Stated goal: Output every line of the data exactly as it appears.
* begin *
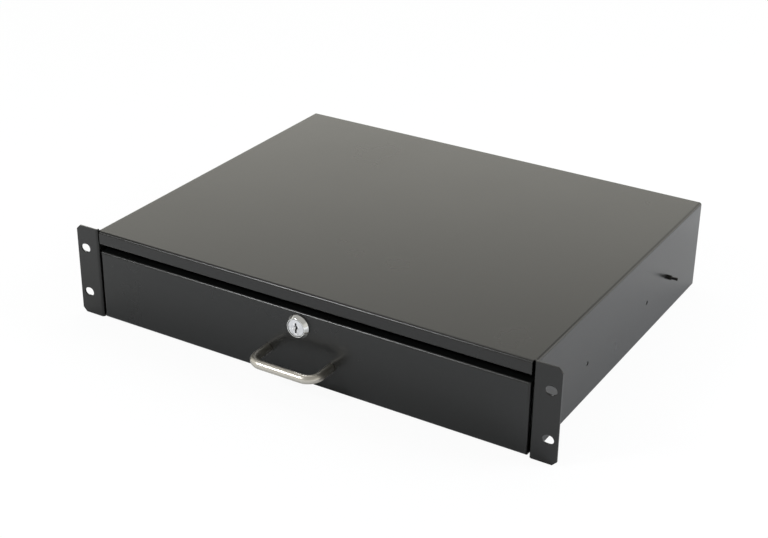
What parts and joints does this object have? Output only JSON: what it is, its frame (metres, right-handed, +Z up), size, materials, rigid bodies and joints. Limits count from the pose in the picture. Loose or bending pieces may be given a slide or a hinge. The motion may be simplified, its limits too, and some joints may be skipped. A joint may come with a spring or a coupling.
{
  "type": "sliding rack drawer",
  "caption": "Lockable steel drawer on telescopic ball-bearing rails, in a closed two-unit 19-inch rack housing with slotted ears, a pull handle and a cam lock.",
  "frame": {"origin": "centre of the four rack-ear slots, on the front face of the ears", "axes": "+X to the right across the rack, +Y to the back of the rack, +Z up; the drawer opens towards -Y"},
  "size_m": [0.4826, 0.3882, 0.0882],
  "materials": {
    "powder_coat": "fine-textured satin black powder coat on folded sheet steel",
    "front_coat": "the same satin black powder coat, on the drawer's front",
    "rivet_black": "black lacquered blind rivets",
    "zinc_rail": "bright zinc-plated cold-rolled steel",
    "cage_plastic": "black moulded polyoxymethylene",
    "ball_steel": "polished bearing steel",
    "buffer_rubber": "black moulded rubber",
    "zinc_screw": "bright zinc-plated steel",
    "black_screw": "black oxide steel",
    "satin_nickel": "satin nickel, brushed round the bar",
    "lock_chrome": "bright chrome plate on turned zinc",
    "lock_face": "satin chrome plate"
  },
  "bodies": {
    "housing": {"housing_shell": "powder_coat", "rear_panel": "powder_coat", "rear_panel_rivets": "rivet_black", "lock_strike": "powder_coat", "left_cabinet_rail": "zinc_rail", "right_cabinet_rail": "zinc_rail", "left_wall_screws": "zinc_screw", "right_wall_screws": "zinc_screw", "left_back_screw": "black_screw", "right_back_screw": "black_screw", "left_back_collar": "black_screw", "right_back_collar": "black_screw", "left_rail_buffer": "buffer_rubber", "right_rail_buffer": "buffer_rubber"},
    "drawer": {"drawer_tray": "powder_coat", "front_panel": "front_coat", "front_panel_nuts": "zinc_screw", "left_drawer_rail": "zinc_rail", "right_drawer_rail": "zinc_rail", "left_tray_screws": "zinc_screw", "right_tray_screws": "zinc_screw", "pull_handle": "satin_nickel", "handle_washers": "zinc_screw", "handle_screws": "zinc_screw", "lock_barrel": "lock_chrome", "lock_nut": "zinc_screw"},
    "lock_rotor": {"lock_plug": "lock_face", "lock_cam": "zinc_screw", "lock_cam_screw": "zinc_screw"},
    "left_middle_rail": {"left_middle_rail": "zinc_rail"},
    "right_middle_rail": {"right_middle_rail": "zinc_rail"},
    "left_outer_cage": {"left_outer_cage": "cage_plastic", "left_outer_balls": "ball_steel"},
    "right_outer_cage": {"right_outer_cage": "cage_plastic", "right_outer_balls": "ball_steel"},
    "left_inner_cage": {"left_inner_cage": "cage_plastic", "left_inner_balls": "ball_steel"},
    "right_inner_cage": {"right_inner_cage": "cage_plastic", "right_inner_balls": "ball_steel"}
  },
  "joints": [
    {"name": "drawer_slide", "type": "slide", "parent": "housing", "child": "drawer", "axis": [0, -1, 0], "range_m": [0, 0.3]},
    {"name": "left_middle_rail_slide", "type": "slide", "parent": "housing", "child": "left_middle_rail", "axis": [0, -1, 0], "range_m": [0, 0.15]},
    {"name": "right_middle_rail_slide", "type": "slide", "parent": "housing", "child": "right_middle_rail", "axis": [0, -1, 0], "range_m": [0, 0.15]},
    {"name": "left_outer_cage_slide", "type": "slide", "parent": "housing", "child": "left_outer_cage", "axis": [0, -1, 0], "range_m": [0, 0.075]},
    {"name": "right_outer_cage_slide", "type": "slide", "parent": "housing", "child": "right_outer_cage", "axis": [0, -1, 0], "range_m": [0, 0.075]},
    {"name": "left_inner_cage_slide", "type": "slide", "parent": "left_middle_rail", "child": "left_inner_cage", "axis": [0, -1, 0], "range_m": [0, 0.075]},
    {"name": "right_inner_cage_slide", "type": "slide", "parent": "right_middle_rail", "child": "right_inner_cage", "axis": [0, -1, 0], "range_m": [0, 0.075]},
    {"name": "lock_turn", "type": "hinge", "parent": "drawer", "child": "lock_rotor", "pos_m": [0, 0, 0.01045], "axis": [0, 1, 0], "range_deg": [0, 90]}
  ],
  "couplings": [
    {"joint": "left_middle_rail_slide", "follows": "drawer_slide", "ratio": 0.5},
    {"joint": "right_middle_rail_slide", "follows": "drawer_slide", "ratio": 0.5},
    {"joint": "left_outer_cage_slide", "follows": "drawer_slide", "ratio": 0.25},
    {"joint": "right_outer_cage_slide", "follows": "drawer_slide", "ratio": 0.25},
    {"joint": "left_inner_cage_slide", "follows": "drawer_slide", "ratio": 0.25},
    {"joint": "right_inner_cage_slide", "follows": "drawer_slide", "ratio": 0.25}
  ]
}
* end *
Result below:
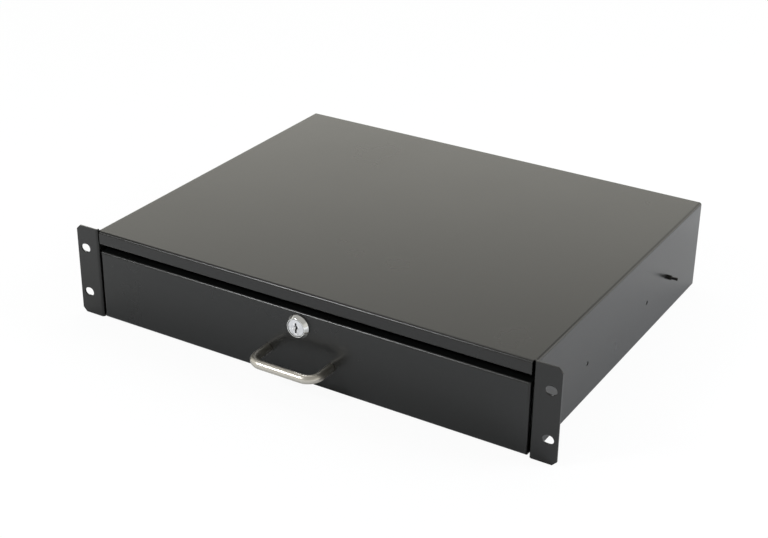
What parts and joints does this object have? Output only JSON: what it is, its frame (metres, right-handed, +Z up), size, materials, rigid bodies and joints. Limits count from the pose in the picture. Loose or bending pieces may be given a slide or a hinge. The motion may be simplified, its limits too, and some joints may be skipped. A joint may come with a spring or a coupling.
{
  "type": "sliding rack drawer",
  "caption": "Lockable steel drawer on telescopic ball-bearing rails, in a closed two-unit 19-inch rack housing with slotted ears, a pull handle and a cam lock.",
  "frame": {"origin": "centre of the four rack-ear slots, on the front face of the ears", "axes": "+X to the right across the rack, +Y to the back of the rack, +Z up; the drawer opens towards -Y"},
  "size_m": [0.4826, 0.3882, 0.0882],
  "materials": {
    "powder_coat": "fine-textured satin black powder coat on folded sheet steel",
    "front_coat": "the same satin black powder coat, on the drawer's front",
    "rivet_black": "black lacquered blind rivets",
    "zinc_rail": "bright zinc-plated cold-rolled steel",
    "cage_plastic": "black moulded polyoxymethylene",
    "ball_steel": "polished bearing steel",
    "buffer_rubber": "black moulded rubber",
    "zinc_screw": "bright zinc-plated steel",
    "black_screw": "black oxide steel",
    "satin_nickel": "satin nickel, brushed round the bar",
    "lock_chrome": "bright chrome plate on turned zinc",
    "lock_face": "satin chrome plate"
  },
  "bodies": {
    "housing": {"housing_shell": "powder_coat", "rear_panel": "powder_coat", "rear_panel_rivets": "rivet_black", "lock_strike": "powder_coat", "left_cabinet_rail": "zinc_rail", "right_cabinet_rail": "zinc_rail", "left_wall_screws": "zinc_screw", "right_wall_screws": "zinc_screw", "left_back_screw": "black_screw", "right_back_screw": "black_screw", "left_back_collar": "black_screw", "right_back_collar": "black_screw", "left_rail_buffer": "buffer_rubber", "right_rail_buffer": "buffer_rubber"},
    "drawer": {"drawer_tray": "powder_coat", "front_panel": "front_coat", "front_panel_nuts": "zinc_screw", "left_drawer_rail": "zinc_rail", "right_drawer_rail": "zinc_rail", "left_tray_screws": "zinc_screw", "right_tray_screws": "zinc_screw", "pull_handle": "satin_nickel", "handle_washers": "zinc_screw", "handle_screws": "zinc_screw", "lock_barrel": "lock_chrome", "lock_nut": "zinc_screw"},
    "lock_rotor": {"lock_plug": "lock_face", "lock_cam": "zinc_screw", "lock_cam_screw": "zinc_screw"},
    "left_middle_rail": {"left_middle_rail": "zinc_rail"},
    "right_middle_rail": {"right_middle_rail": "zinc_rail"},
    "left_outer_cage": {"left_outer_cage": "cage_plastic", "left_outer_balls": "ball_steel"},
    "right_outer_cage": {"right_outer_cage": "cage_plastic", "right_outer_balls": "ball_steel"},
    "left_inner_cage": {"left_inner_cage": "cage_plastic", "left_inner_balls": "ball_steel"},
    "right_inner_cage": {"right_inner_cage": "cage_plastic", "right_inner_balls": "ball_steel"}
  },
  "joints": [
    {"name": "drawer_slide", "type": "slide", "parent": "housing", "child": "drawer", "axis": [0, -1, 0], "range_m": [0, 0.3]},
    {"name": "left_middle_rail_slide", "type": "slide", "parent": "housing", "child": "left_middle_rail", "axis": [0, -1, 0], "range_m": [0, 0.15]},
    {"name": "right_middle_rail_slide", "type": "slide", "parent": "housing", "child": "right_middle_rail", "axis": [0, -1, 0], "range_m": [0, 0.15]},
    {"name": "left_outer_cage_slide", "type": "slide", "parent": "housing", "child": "left_outer_cage", "axis": [0, -1, 0], "range_m": [0, 0.075]},
    {"name": "right_outer_cage_slide", "type": "slide", "parent": "housing", "child": "right_outer_cage", "axis": [0, -1, 0], "range_m": [0, 0.075]},
    {"name": "left_inner_cage_slide", "type": "slide", "parent": "left_middle_rail", "child": "left_inner_cage", "axis": [0, -1, 0], "range_m": [0, 0.075]},
    {"name": "right_inner_cage_slide", "type": "slide", "parent": "right_middle_rail", "child": "right_inner_cage", "axis": [0, -1, 0], "range_m": [0, 0.075]},
    {"name": "lock_turn", "type": "hinge", "parent": "drawer", "child": "lock_rotor", "pos_m": [0, 0, 0.01045], "axis": [0, 1, 0], "range_deg": [0, 90]}
  ],
  "couplings": [
    {"joint": "left_middle_rail_slide", "follows": "drawer_slide", "ratio": 0.5},
    {"joint": "right_middle_rail_slide", "follows": "drawer_slide", "ratio": 0.5},
    {"joint": "left_outer_cage_slide", "follows": "drawer_slide", "ratio": 0.25},
    {"joint": "right_outer_cage_slide", "follows": "drawer_slide", "ratio": 0.25},
    {"joint": "left_inner_cage_slide", "follows": "drawer_slide", "ratio": 0.25},
    {"joint": "right_inner_cage_slide", "follows": "drawer_slide", "ratio": 0.25}
  ]
}